Once, the applied gate potential forward biases the middle junction then it will permit continuous flow of current. Even after removal of the gate triggering pulse the device continues to conduct due to the cummulative action.
Key Differences Between Transistor and Thyristor
- A transistor can only withstand small output power hence it is rated in watts. While a thyristor exhibits better ability to manage large power than a transistor thus it is rated in Kilowatts.
- A transistor is composed of 3 layers namely npn or pnp while a thyristor is composed of 4 layers i.e., pnpn.
- When power transistors are employed in the electronic circuits then it reduces the overall cost of the system. Whereas the use of thyristor in circuits increases the cost. Thereby making it expensive.
- Transistor does not exhibits surge current capacity characteristic thus is able to handle the only small rate of change of current. As against, a thyristor exhibits surge current characteristic and hence can bear a comparatively high rate of change of current than a transistor.
- A transistor switches on fast, thus it exhibits faster turn-on time than that of the thyristor.
- Transistor circuit does not require commutation circuit. However, in the case of thyristor commutation circuit is needed.

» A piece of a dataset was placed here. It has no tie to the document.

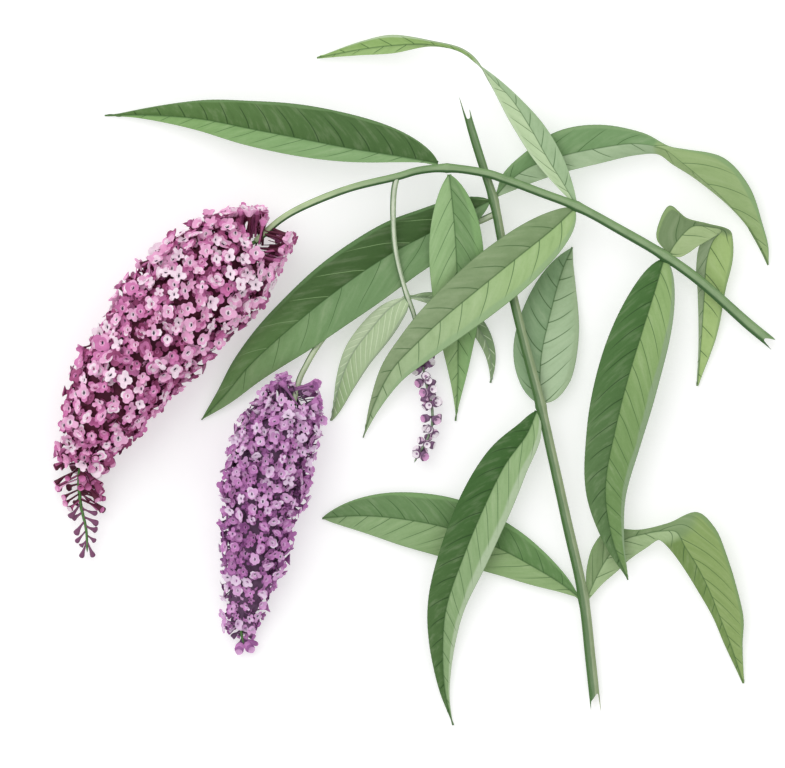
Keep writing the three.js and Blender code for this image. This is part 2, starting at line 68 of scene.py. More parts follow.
# Stems: route from foot to tip, radius at both ends, and nodes, the places where leaves join.
# foot, tip: how that end is torn, where it is. It is cut short by some millimetres, but for
# tongues of bark as (angle, length, sharpness); the last two numbers are the stretch that this
# bends and how thin the stem is there.
# bark: light colour, dark green of the painted shade down one side, angle of that side, how wide
# it is as a cosine, and how strong the painted highlight along the top is.
# far: the colour that the bark turns to, and the shares of the length between which it does.
STEMS = {
    "upright_stem": {
        "route": [(92, -163.5, 2.8), (89.5, -139.5, 3.4), (85.8, -108, 6), (77.3, -69.5, 9),
                  (70.6, -39.5, 10.8), (64.5, -12.5, 12), (55.8, 20.5, 13.2),
                  (47.6, 55.5, 14.2), (40.8, 90.5, 15), (36.4, 104.5, 15.2),
                  (30.6, 123, 15.3), (25.2, 142.5, 15.3)],
        "radius": (2.6, 1.95), "nodes": [(84, -108), (64.5, -12.5), (41.5, 90.5)],
        "foot": (-12, [(0.6, 8.5, 0.6), (0.2, 6, 40), (3.1, 5, 6), (3.1, 7.5, 40)], 34, 0.95),
        "tip": (-12, [(0.1, 12.5, 7), (3.0, 5, 5)], 26, 0.88),
        "bark": ("#93A37C", "#4B6F3C", 0.4, 0.12, 0.15), "far": ("#5F8350", 0.78, 0.9),
    },
    "arching_branch": {
        "route": [(179.5, 19.5, 5.2), (169, 28, 7.2), (144, 50, 11.8), (126.5, 62.5, 13.8),
                  (104.4, 75.4, 16), (82.3, 87.2, 18), (64, 94.2, 19), (44, 101.6, 20.2),
                  (37, 103.7, 20.6), (17.8, 106.3, 21.6), (3, 105, 22.2), (-7.5, 102, 23),
                  (-31, 96.2, 24), (-56, 86.2, 24), (-66, 80.2, 23.7), (-78, 69.6, 23.4)],
        "radius": (2.6, 1.55), "nodes": [(126.5, 62.5), (82, 87), (17.5, 106.3)],
        "foot": (-6.5, [(0.0, 8.8, 3.5), (2.8, 7.4, 1.4)], 16, 1.0),
        "bark": ("#7B9B68", "#3F6436", 0.1, 0.4, 0.15), "far": ("#BCCFA0", 0.68, 0.9),
    },
    "side_shoot": {
        "route": [(-7.5, 102.4, 23), (-9, 95.5, 21.8), (-9.5, 88.5, 20.8), (-9.5, 80.5, 19.8),
                  (-9, 70.5, 18.8), (-7.5, 60.5, 17.8), (-5, 50.5, 16.3), (-2.5, 42.5, 14.8),
                  (0.5, 34.5, 12.4), (3, 24.5, 9.8), (4.6, 14.9, 8.2)],
        "radius": (1.4, 1.0), "nodes": [(-2.5, 42.5)],
        "bark": ("#A7BA97", "#5F7E55", 3.0, 0.55, 0.9), "far": ("#8FA67E", 0.6, 0.9),
    },
    "purple_flower_stalk": {
        "route": [(42.5, 84, 13), (36, 81, 10.5), (29, 78, 8.4), (9, 67.5, 6), (-11, 54.5, 6),
                  (-31, 36.5, 8), (-42.5, 24, 10.6), (-48.6, 15.5, 14), (-52.8, 8, 17),
                  (-56.2, 1, 18.8), (-59.2, -10.5, 20)],
        "radius": (1.5, 1.4), "nodes": [],
        "bark": ("#B3C29B", "#62785A", 3.1, 0.6, 0.6), "far": ("#B0C295", 0.6, 0.9),
    },
}
WHOLE_END = (0.0, [], 9, 1.0)               # an end that isn't torn
NODE_SWELL = 0.16         # share by which a stem thickens where leaves join it
NODE_REACH = 4.0          # half length of that swelling

# Open leaves: the midrib's route from stem to point.
# left, right, looking from stem to point: half width, where it is widest, how sharply it
# narrows, and how far that edge is raised above the midrib.
# tones: near and far green of the left half, then of the right one: the leaf's own greens with
# painted light and shade, one half lit and the other shaded as light falls on the bowed blade.
# turn: shares of the length between which the near greens turn to the far ones.
# veins: millimetres between side veins, and how much they lean, on the left half and on the
# right one where that differs.
# rim: the half with a band of another green along its edge, that green, and the band's share.
# pale_veins: the half whose side veins are pale. young: pale side veins on both halves.
LEAVES = {
    "branch_leaf_left": {
        "route": [(13, 108.5, 22), (-6, 112, 24), (-31, 116, 24.5), (-56, 121, 22.5),
                  (-81, 126, 18), (-106, 131, 11.5), (-131, 133, 5.5), (-154, 133, 2.2)],
        "left": (9, 0.46, 1.6, 1.5), "right": (17.2, 0.34, 1.3, 2.5),
        "tones": ("#84A771", "#80A564", "#4A6B38", "#587A40"), "turn": (0.2, 0.95),
        "veins": (12, 1.7, 0.45), "rim": ("right", "#6B8C59", 0.1),
    },
    "branch_leaf_down": {
        "route": [(18.5, 103.1, 20.6), (20, 90.5, 20.2), (21.5, 73, 18.6), (22.5, 55.5, 15.4),
                  (23, 38, 11.2), (23, 18, 6.8), (23, 0.5, 4.2), (22, -20, 2.2)],
        "left": (13.8, 0.34, 1.4, 1), "right": (13.7, 0.36, 1.4, 0.5),
        "tones": ("#739561", "#88AC70", "#95B67F", "#90AF76"), "turn": (0.35, 0.7),
        "veins": (12.5, 1.4), "rim": ("left", "#84AA6E", 0.35),
    },
    "branch_leaf_crossing": {
        "route": [(81, 86, 18), (71, 76.5, 20.4), (52.5, 61.5, 21.2), (34, 46.5, 20),
                  (16.5, 32, 18.2), (1.5, 18, 15.5), (-10, 5.5, 11.5), (-19, -12, 6),
                  (-24.5, -28.5, 2.2)],
        "left": (14.6, 0.34, 1.1, 1), "right": (13.3, 0.32, 1.3, 1),
        "tones": ("#9DBA7E", "#A2B98E", "#7F976A", "#8CA078"), "turn": (0.1, 0.95),
        "veins": (15.5, 0.8), "rim": ("left", "#93B082", 0.3),
    },
    "branch_leaf_long": {
        "route": [(126, 61, 13.5), (121.5, 45.5, 16), (114.5, 23, 17.5), (107, -2, 17),
                  (101, -27, 15.5), (97, -48.5, 14.2), (97, -62, 13.5), (101, -82, 12.6),
                  (108, -99.5, 11.5)],
        "left": (15.5, 0.38, 0.9, 1), "right": (15.9, 0.36, 1.1, 1.5),
        "tones": ("#8FAD6E", "#6F8F55", "#476E36", "#5A7949"), "turn": (0.15, 0.8),
        "veins": (12, 1.1, 0.8), "rim": ("left", "#8DA381", 0.2),
    },
    "stem_leaf_top_left": {
        "route": [(39, 90, 14.8), (24, 82.5, 14), (8, 73.5, 13.2), (-9, 64.5, 14), (-31, 50, 16),
                  (-56, 30.5, 16.5), (-81, 8, 10), (-93.5, -7, 5.4), (-105.5, -19.5, 2.4)],
        "left": (17.3, 0.42, 1, 0.6), "right": (15.6, 0.39, 0.95, 0.6),
        "tones": ("#719261", "#7DA068", "#3F5E2D", "#668B50"), "turn": (0.45, 0.9),
        "veins": (23, 1.2, 1.5), "rim": ("right", "#5F8250", 0.16), "pale_veins": "right",
    },
    "stem_leaf_middle_left": {
        "route": [(62.5, -15, 12), (57.5, -26.5, 13.2), (46.5, -42, 13.8), (35, -65.5, 13),
                  (25.5, -88.5, 11.5), (17.5, -112, 9), (15.5, -129.5, 6.2),
                  (16.5, -154.5, 3.2), (20.5, -172.5, 2.2)],
        "left": (13.1, 0.34, 1.3, 1.5), "right": (13.1, 0.36, 1.2, 1),
        "tones": ("#91AF7A", "#88A574", "#3D642D", "#4C6D3A"), "turn": (0.2, 0.85),
        "veins": (11.5, 1.5, 0.7), "rim": ("left", "#B4C6A6", 0.32),
    },
    "stem_leaf_middle_right": {
        "route": [(64.5, -11.5, 8.8), (64, 0.5, 6.8), (65, 14.5, 5.4), (68.5, 30.5, 4.3),
                  (73, 48, 3.6), (76.5, 58.5, 3.2), (80.5, 67, 2.8)],
        "left": (14.8, 0.42, 0.9, 0.8), "right": (17.6, 0.32, 1, 0.8),
        "tones": ("#8BA880", "#82A077", "#ADC49F", "#9FB890"), "turn": (0.2, 0.8),
        "veins": (10.5, 0.5), "rim": ("right", "#A2B892", 0.22),
    },
    "stem_leaf_bottom_left": {
        "route": [(84, -108.5, 5.8), (74, -101, 5.2), (59, -92, 4.6), (44, -84, 4.2),
                  (19, -74, 4.2), (-6, -69, 4), (-26, -67.5, 3), (-45, -68.7, 2)],
        "left": (14.9, 0.52, 0.9, 0.5), "right": (15.2, 0.54, 0.8, 0.5),
        "tones": ("#8EAB74", "#8BA976", "#62874F", "#6A8B59"), "turn": (0.3, 0.85),
        "veins": (12, 1.3, 0.8), "rim": ("right", "#7DA368", 0.18),
    },
    "side_leaf_left": {
        "route": [(-3, 42, 14.6), (-11.5, 36, 13.3), (-20.4, 26, 11), (-29.5, 14, 7.8),
                  (-35.5, 0.5, 4.8), (-38.5, -10.5, 3), (-40.5, -20, 1.6)],
        "left": (10.7, 0.36, 0.7, 0.4), "right": (5.4, 0.36, 1.7, 0.4),
        "tones": ("#AFC49A", "#9BB784", "#BACBA7", "#A0B990"), "turn": (0.4, 0.9),
        "veins": (5, 1.4), "rim": ("left", "#97A88C", 0.12), "young": True,
    },
    "side_leaf_right": {
        "route": [(-1.5, 42, 14.4), (9, 41.5, 8.5), (20, 38, 5.5), (29, 31.5, 4), (35, 24, 3.4),
                  (39, 14.5, 3), (40, 6.5, 2.4), (39.5, -1, 1.6)],
        "left": (4.5, 0.45, 1, 0.3), "right": (4.5, 0.45, 1, 0.3),
        "tones": ("#9DB58C", "#7F9A6E", "#B0C3A0", "#8BA279"), "turn": (0.3, 0.8),
        "veins": (7, 1.4), "rim": ("left", "#7F9672", 0.2), "young": True,
    },
}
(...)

- The internal power losses in case the transistor is high as compared to the thyristor.
- Transistors are suitable for high-frequency applications but not for high power applications. As against, thyristors are suitable for high power applications but not for high-frequency applications.
So, from the above discussion, we can conclude that both transistor and thyristor have their own set of benefits in their respective applications. But thyristor somewhat exhibits better reliability than that of the transistor.